#### Task directions
Return all lines below containing the word "each".

## begin Extracted information

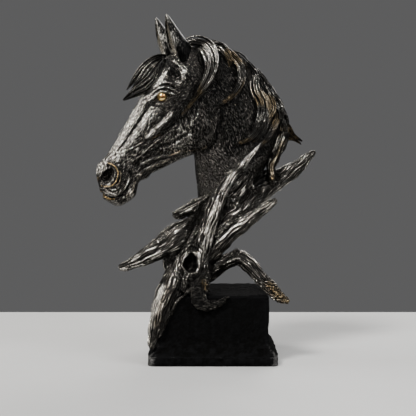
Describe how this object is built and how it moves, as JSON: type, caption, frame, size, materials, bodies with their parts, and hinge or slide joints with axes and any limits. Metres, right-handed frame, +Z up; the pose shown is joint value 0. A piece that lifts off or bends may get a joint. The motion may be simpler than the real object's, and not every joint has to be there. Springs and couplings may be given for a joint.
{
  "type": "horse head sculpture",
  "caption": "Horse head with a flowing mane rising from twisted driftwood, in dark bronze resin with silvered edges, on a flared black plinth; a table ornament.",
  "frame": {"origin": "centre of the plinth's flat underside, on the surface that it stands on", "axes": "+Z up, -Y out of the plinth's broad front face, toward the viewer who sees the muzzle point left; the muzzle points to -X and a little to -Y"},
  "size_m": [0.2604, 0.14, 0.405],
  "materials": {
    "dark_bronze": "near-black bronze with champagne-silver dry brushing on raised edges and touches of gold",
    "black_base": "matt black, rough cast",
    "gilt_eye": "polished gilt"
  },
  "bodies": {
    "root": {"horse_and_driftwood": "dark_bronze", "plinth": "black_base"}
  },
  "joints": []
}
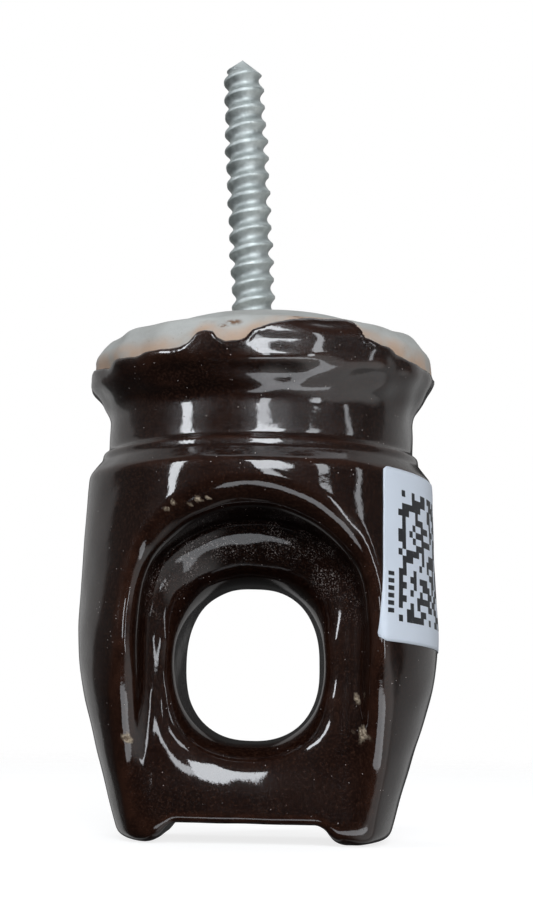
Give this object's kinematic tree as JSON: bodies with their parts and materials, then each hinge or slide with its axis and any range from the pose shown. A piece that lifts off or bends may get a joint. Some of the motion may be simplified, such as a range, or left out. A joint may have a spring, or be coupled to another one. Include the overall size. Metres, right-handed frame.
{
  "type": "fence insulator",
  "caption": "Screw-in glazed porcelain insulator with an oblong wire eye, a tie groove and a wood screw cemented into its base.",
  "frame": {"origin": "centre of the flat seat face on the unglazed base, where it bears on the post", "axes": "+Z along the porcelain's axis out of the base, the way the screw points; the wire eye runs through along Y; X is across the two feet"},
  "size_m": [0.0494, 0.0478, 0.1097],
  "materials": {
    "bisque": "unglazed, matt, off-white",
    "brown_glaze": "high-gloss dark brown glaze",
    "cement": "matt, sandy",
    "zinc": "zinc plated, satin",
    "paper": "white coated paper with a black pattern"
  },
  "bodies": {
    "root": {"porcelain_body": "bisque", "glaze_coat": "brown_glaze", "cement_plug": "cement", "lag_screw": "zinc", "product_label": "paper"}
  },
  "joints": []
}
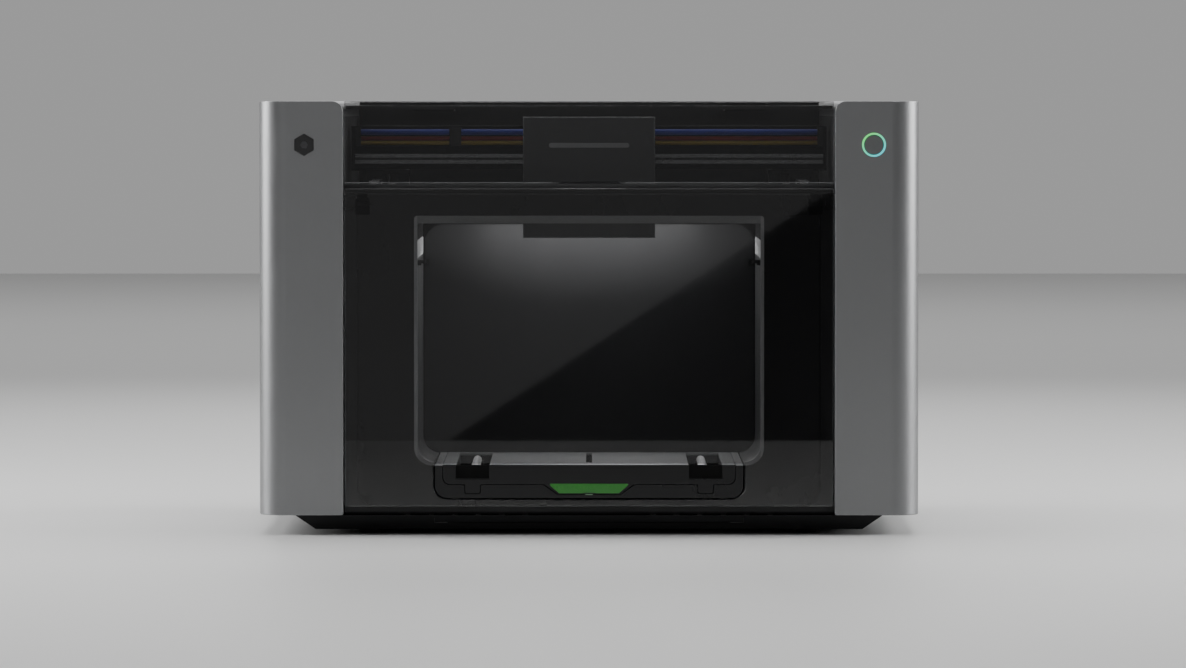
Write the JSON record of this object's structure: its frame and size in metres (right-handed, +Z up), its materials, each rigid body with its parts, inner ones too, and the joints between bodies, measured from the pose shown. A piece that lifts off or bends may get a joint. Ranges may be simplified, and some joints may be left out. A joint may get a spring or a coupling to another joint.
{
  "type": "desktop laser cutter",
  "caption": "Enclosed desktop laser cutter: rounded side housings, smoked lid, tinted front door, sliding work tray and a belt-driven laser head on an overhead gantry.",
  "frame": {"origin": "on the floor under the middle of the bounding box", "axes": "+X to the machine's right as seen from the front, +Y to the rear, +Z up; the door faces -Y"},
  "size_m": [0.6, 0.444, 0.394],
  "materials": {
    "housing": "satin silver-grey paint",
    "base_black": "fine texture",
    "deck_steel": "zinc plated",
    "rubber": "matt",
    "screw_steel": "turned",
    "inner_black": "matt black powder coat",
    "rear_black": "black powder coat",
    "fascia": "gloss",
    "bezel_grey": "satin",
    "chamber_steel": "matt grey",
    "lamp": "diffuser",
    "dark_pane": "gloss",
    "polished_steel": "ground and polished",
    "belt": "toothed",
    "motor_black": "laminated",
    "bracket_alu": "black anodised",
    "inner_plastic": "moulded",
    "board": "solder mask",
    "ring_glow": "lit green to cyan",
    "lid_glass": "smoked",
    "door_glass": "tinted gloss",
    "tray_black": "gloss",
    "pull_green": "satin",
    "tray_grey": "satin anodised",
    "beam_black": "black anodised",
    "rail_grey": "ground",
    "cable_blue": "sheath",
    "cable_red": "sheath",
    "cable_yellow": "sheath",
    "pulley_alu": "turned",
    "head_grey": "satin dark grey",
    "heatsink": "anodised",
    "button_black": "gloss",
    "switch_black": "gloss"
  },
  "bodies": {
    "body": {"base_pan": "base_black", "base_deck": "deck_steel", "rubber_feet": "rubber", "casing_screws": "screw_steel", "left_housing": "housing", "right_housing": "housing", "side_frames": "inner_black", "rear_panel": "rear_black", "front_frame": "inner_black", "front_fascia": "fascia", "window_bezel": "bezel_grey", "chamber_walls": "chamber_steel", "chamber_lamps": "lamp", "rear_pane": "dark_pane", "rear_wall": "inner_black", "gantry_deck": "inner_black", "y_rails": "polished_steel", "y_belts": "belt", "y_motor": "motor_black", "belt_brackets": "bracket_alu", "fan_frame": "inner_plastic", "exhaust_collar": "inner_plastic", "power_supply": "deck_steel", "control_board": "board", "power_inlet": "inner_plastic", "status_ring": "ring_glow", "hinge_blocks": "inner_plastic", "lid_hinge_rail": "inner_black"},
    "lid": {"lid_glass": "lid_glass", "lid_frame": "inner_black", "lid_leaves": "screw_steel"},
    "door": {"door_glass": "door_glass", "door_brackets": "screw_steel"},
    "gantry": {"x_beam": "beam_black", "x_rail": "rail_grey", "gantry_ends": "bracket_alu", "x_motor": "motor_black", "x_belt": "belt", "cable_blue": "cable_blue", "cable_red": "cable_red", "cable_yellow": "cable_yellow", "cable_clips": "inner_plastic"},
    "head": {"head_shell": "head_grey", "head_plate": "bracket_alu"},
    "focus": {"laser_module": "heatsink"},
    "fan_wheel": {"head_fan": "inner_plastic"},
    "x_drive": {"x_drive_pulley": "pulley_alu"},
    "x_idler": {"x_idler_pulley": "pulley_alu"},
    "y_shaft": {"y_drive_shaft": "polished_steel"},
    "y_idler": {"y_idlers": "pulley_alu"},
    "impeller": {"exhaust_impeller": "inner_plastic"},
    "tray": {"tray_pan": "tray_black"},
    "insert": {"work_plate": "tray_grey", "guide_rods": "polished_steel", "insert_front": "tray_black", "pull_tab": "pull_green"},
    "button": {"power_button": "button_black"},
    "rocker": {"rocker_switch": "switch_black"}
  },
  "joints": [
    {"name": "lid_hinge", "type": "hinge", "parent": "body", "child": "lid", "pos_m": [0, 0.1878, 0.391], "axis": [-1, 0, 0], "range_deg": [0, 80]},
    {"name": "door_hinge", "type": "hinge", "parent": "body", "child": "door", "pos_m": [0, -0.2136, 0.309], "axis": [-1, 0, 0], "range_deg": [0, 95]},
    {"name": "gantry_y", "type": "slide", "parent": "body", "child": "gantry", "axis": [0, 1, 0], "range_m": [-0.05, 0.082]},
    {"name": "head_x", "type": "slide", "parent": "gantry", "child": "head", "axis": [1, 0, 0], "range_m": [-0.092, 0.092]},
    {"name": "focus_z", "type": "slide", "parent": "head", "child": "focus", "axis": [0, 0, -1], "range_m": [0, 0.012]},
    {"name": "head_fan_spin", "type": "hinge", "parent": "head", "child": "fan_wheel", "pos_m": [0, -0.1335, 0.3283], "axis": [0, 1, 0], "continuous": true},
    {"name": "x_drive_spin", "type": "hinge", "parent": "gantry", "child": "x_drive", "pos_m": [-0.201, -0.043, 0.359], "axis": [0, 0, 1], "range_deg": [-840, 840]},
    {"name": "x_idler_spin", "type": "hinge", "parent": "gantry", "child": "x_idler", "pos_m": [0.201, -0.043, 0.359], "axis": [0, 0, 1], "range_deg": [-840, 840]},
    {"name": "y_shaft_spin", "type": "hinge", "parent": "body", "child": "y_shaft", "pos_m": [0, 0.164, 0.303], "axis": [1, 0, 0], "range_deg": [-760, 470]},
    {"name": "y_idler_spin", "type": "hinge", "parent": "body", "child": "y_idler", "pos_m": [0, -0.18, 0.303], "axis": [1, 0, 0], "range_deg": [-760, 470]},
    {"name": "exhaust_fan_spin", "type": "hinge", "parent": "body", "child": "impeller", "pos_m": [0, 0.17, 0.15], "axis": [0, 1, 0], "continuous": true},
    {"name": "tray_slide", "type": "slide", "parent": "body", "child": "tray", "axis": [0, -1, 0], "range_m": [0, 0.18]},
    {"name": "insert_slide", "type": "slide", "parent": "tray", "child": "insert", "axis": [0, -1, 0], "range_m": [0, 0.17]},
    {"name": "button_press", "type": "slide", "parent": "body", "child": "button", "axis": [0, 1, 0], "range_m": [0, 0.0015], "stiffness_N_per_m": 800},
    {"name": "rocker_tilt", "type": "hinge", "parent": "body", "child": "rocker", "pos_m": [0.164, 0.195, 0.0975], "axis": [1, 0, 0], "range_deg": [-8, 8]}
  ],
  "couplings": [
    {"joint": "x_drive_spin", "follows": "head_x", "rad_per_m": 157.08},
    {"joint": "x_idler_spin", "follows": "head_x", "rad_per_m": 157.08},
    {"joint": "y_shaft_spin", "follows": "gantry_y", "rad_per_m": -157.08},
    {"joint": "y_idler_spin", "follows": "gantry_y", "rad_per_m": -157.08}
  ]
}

## end Extracted information

#### Answer to this problem
Give this object's kinematic tree as JSON: bodies with their parts and materials, then each hinge or slide with its axis and any range from the pose shown. A piece that lifts off or bends may get a joint. Some of the motion may be simplified, such as a range, or left out. A joint may have a spring, or be coupled to another one. Include the overall size. Metres, right-handed frame.
Write the JSON record of this object's structure: its frame and size in metres (right-handed, +Z up), its materials, each rigid body with its parts, inner ones too, and the joints between bodies, measured from the pose shown. A piece that lifts off or bends may get a joint. Ranges may be simplified, and some joints may be left out. A joint may get a spring or a coupling to another joint.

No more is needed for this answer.